» DIRECTIONS FOR THIS TASK
Review the material line by line. Identify and copy every line that contains the string "Continue".

» PROVIDED ENTRIES
■ ■ ■ ■ ■

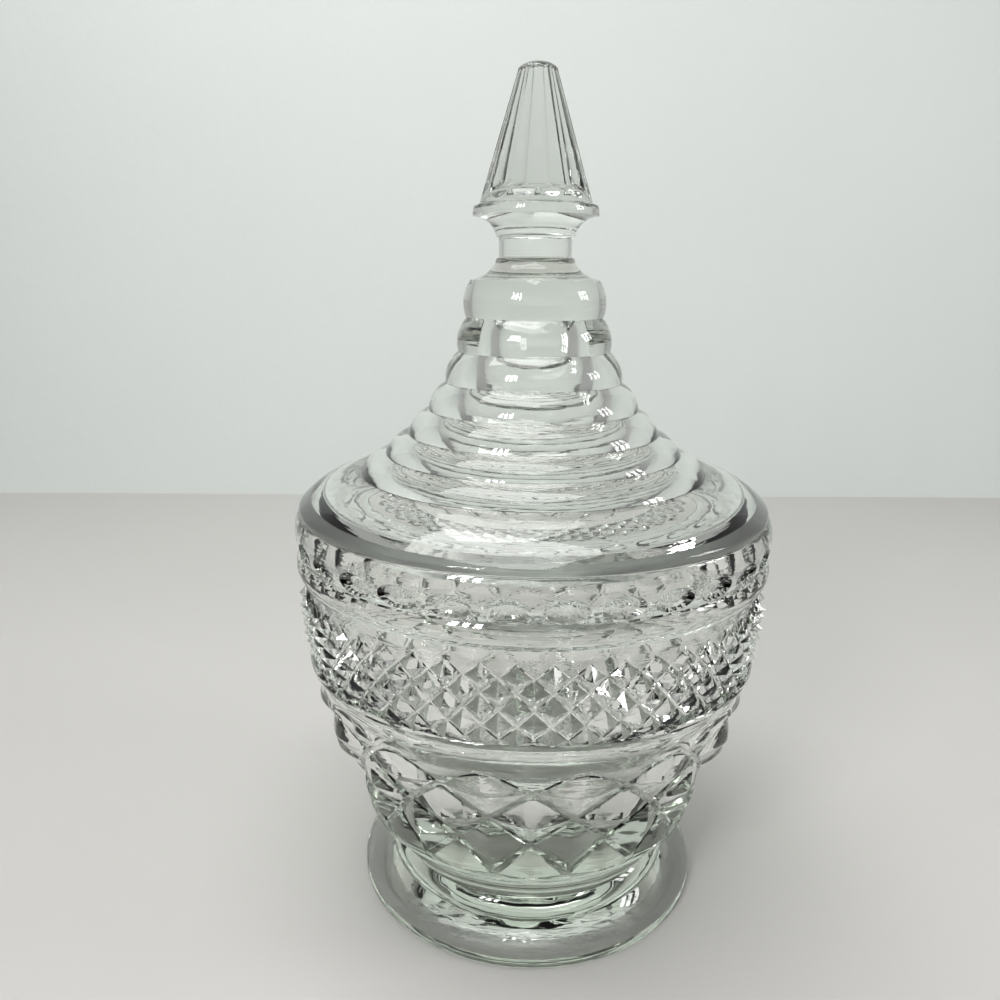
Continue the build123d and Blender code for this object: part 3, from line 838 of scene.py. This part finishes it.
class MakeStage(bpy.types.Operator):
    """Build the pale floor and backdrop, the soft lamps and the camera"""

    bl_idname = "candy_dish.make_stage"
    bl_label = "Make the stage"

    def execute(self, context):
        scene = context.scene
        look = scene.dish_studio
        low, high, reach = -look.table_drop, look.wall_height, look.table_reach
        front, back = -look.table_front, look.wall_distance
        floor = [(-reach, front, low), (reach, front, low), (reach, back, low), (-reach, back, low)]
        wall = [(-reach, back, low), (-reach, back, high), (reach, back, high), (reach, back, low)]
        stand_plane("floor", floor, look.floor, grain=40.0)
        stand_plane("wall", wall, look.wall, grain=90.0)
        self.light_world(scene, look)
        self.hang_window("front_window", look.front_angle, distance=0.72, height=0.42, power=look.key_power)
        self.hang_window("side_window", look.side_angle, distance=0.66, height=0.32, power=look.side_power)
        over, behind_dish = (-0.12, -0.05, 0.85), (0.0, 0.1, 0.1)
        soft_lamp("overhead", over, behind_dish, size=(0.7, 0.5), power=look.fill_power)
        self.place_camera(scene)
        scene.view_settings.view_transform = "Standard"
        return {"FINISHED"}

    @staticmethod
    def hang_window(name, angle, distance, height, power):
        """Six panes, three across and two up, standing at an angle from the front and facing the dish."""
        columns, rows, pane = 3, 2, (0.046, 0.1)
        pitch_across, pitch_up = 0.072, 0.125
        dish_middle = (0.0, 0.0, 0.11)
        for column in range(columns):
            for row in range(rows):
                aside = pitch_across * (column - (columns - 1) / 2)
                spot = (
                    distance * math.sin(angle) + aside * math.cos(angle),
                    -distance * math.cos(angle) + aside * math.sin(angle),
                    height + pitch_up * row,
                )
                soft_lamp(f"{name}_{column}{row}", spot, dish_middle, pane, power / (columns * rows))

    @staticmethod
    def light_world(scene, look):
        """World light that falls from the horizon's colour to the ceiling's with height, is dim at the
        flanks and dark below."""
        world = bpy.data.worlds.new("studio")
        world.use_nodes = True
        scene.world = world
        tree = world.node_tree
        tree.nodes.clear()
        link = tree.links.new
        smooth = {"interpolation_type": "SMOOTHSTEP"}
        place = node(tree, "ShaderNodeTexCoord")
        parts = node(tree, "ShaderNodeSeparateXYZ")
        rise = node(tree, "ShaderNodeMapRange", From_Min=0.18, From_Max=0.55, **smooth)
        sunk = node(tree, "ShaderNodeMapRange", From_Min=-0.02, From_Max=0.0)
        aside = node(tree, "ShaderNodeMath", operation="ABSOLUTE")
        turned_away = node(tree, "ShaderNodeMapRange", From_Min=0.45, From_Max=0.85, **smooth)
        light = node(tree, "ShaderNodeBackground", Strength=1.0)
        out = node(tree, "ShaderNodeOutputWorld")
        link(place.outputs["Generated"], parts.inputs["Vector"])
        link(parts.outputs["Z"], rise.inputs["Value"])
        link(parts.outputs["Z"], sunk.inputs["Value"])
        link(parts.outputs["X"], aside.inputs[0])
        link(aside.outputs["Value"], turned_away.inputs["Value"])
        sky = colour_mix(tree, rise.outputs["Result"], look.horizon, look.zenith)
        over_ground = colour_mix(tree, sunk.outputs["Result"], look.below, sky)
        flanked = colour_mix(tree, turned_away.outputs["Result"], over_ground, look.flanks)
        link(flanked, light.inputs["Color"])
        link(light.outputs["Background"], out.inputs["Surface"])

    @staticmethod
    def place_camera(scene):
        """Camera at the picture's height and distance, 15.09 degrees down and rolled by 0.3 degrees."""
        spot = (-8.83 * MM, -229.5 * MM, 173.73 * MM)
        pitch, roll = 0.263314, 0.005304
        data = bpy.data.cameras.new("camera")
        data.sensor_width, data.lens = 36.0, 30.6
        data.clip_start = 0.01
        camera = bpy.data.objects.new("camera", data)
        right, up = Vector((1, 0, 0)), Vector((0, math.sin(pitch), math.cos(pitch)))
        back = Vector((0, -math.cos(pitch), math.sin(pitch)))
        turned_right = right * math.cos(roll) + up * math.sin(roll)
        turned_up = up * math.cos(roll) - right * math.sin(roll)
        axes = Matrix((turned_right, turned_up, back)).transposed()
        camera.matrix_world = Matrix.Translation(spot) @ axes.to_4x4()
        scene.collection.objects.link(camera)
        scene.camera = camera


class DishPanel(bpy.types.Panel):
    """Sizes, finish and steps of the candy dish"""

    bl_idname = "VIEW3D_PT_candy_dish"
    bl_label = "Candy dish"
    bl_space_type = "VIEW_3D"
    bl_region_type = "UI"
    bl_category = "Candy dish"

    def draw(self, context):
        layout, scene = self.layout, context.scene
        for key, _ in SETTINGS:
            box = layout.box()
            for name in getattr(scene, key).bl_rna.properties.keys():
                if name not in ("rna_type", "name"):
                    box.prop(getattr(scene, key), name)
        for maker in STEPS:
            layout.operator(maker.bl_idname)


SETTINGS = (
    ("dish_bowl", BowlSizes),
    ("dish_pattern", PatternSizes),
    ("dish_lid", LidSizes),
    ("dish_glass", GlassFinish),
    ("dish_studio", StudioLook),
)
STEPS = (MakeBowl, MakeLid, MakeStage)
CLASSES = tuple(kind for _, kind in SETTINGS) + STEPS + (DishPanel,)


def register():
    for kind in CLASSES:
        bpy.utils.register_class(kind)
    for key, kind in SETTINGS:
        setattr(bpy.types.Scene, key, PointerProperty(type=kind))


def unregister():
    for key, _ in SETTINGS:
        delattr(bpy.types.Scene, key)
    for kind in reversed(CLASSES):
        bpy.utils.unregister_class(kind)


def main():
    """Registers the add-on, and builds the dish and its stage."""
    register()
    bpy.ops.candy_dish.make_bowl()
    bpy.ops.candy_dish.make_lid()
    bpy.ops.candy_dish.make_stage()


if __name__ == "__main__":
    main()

■ ■ ■ ■ ■

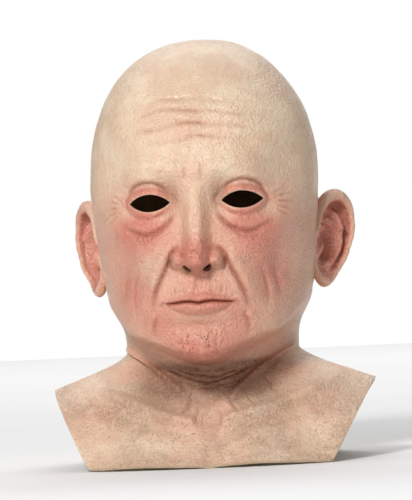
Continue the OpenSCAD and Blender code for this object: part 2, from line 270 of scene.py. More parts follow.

■ ■ ■ ■ ■

» ANSWER
Continue the build123d and Blender code for this object: part 3, from line 838 of scene.py. This part finishes it.
Continue the OpenSCAD and Blender code for this object: part 2, from line 270 of scene.py. More parts follow.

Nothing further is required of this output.